季節の移り変わりを昔はもっと感じられていた。

春夏秋冬ビルに囲まれたままでは景色は変わらない。
葉の色付きで変化を感じるように、ビルは変化してくれない。

積極的に季節の移り変わりを感じようとしなければ、感じることができない。
周りの変化に鈍感になると、自分にも鈍感になる。


2023/10/31 (火)   はれ


日記を書いていると、危うく「長文を書かないと」と引っ張られそうになる。人に読んでもらうわけだから、ある程度読み応えは必要かもしれない。

だからといって空白を埋めるために借り物の言葉を並べても、それは本末転倒というか。

気持ちのままに書いて読み応えある方がいい。でも「読み応え」ってそもそもなんだ!?きっと言葉の多さではない。

短い文章がいつまでも心に残ることがある。

学生時代に、読書感想文で「〇〇文字以上書きなさい」とあった。
そのルールで、文章を書く楽しさが空白を埋める作業へと変わることもある。

のびのびと自由に好きな言葉で文章を書くことが、もっと子どもの頃からあればいいなと思う。誰かのためやルールのためではなくて。

自分の言葉を書くことで自分の心が耕されていく体験。



2023/11/01(水)はれ


今日から11月だ。

月の初めは気持ちがほんの少しだけしゃんとする。新しいノートの1ページ目を綺麗な字で書く心境に近い。

カウンセリングサービスに所属するのもあと1ヶ月。
いつもと変わらずただ目の前の人たちと向き合う。

「もう桑野さんのカウンセリング受けられないのですか?」と何度も質問された。本当にありがたい。カウンセラーとして活動を続けていけるのは、そのような方々のおかげだ。カウンセラーは(どんな職業でもそうであるが)求めてくれる人がいなければ成り立たない。

自分の意思だけでは続けていけない。誰もいない砂漠でカウンセラーと名乗ることは出来ても、相手がいなければカウンセリングはできない。
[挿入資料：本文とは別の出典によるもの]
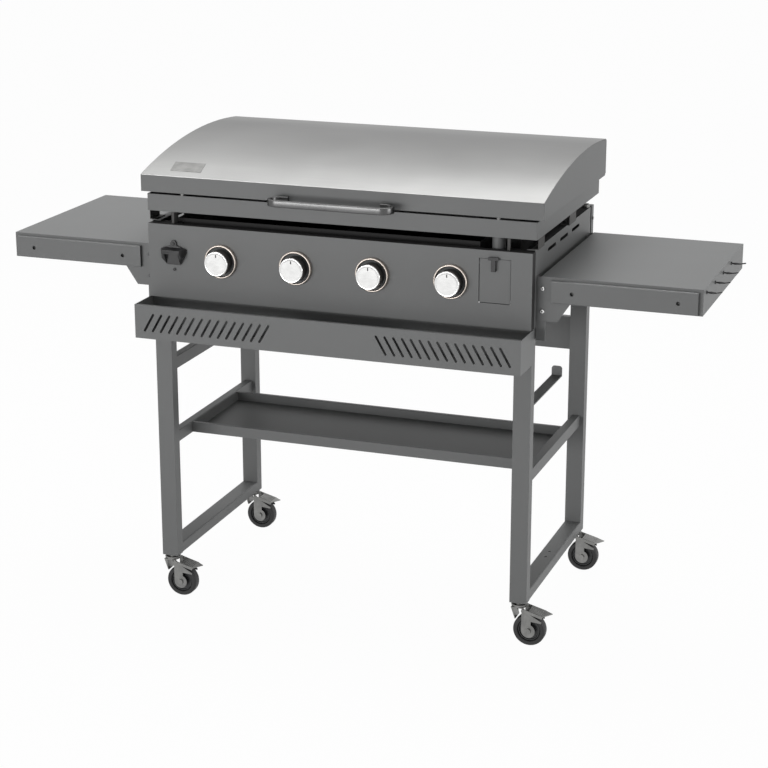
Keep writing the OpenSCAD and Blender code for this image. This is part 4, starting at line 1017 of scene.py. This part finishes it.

必要としてくれる人には、誠実に丁寧に持っているものを届けたい。

カウンセラーは自分の言葉や姿勢そのものが商売道具になる。商売道具と言うとビジネス感が強くなるけど。カウンセラーは「ある商品」が売れなくなったから「流行りの売れ筋商品を入荷しよう!」なんてことはできない。

商品は自分自身である。

言葉や姿勢は見えにくい。実際に会って、話して、感じ取れるものも多い。自分を表現することサボってはいけない。サボれば、必要としてくれる人が見つけることができない。

SNSで知ってくれるチャンスは増えていくけど、SNSで切り取られた一部であることも忘れてはいけない。

自分を丁寧に扱うことは、まわり回っていつか出会う人を丁寧に扱うことだ。
誠実に、丁寧に、自分を言葉を届けていこう。